Passaram-se
mais de dois anos da chegada do Decreto 6523, mas nada mudou! E são os números
do fechamento de 2010 do Procon que comprovam isso, embora eu faça algumas ressalvas
a eles por conta da enorme vazão de consumidores que buscam seus direitos nas
redes sociais e que não aparecem em nenhuma estatística oficial.
Ano após ano, os mesmos setores aparecem no ranking de reclamações: saúde,
telecomunicações e bancos. Era assim antes do Decreto, continua assim depois
dele e continuará assim por muitos e muitos anos, se esse teatro de faz de
conta com os consumidores não acabar.
O que me causa estranheza é que o Decreto foi aplicado exclusivamente sobre
empresas já reguladas pelo governo federal, monitoradas pelas chamadas agências
reguladoras (ANS, Anatel etc). Um decreto, sobrepondo-se aos padrões das
agências reguladores, atestou a sua incompetência em garantir o respeito ao
consumidor. Apesar disso, essas organizações continuam lá, firmes e fortes, na
defesa dos interesses dessas mesmas empresas que nos atendem mal, mas às nossas
custas. Nós pagamos para elas fazerem de conta que estão ao nosso lado, mas não
se enganem.
Eu não conheço em pormenores os mecanismos de auditoria da ANS sobre a
qualidade do atendimento das empresas de saúde, mas já conheci de perto o
modelo de fiscalização da A. Quem trabalha no piso dos contact centers das
empresas de telecomunicações sabe a realidade de um dia normal de atendimento e
a realidade de um dia de auditoria da Anatel, previamente anunciado e conhecido
para que as empresas adotem todas as contingências possíveis, a fim de mostrar
pontualmente naquele dia um padrão de serviço muito diferente do que usualmente
entrega no restante do mês. Tudo isso com a preocupação de atender melhor o
consumidor?! Claro que não! Quando a Anatel vai auditar as centrais de
atendimento das empresas de telecomunicações, e ela faz isso sistematicamente,
só falta perguntar para a empresa antes de entrar: "Vocês têm certeza de
que já posso entrar e que não vou pegar nada? Já arrumaram tudo
direitinho?".
Infelizmente, estamos hoje em uma encruzilhada. Os órgãos e associações que
existem para defender os consumidores convivem com determinados interesses que
nos deixam meio preocupados se eles conseguem permanecer fiéis na busca do que
é melhor para o consumidor e para a sociedade.

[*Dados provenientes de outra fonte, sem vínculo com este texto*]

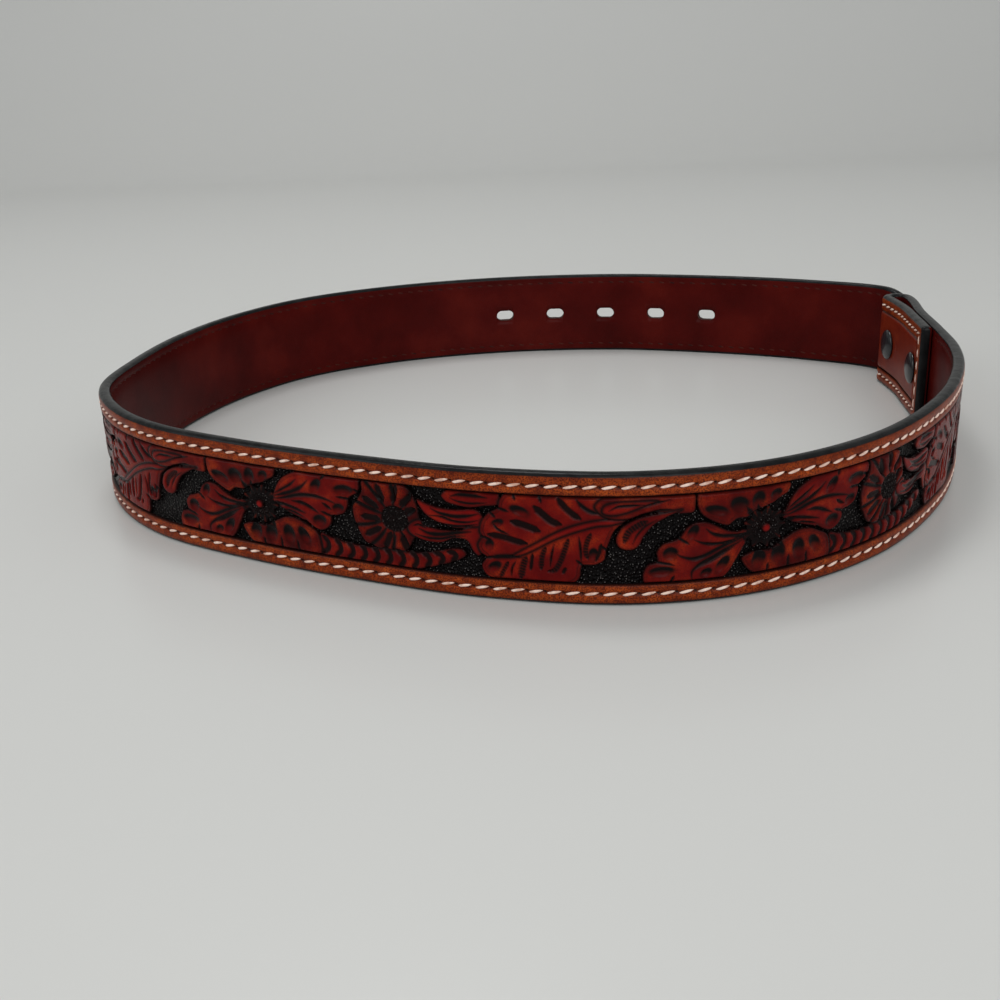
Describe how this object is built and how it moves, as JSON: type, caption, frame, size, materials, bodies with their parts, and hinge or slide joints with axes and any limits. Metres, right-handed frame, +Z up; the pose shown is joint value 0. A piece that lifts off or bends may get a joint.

Vamos pegar como exemplo as associações do setor de telesserviços. Será mesmo
que elas batalharam tanto para o decreto não emplacar, quando vemos hoje que
justamente
as empresas de contact center e seus fornecedores estão entre os poucos
privilegiados com esse decreto? Venderam muitas PAs, aumentaram seus
faturamentos ... Será que em prol do consumidor elas brigariam contra os seus
próprios interesses?
Há muita coisa que precisa mudar no setor se, de fato, ele quiser modificar a
sua imagem perante a sociedade: o ideal seria fechar tudo para balanço. Mas
isso não adiantaria nada hoje, porque esse processo balanço seria feito pelas
mesmas pessoas que implantaram, alimentaram e sobrevivem desse modelo até o
momento.
A única esperança está na mudança de mentalidade dos dirigentes das empresas
sobre o valor do cliente, mas sem blá blá blá. Quando isso acontecer de fato,
eles irão repensar suas diretrizes, seus processos e o valor dos profissionais
da linha de frente. Mas se eles continuarem seguindo os padrões históricos, com
modelos que tentam se justificar no baixo custo operacional ou no uso de
tecnologia pontual, sem qualquer preocupação sistêmica, continuaremos na mesma.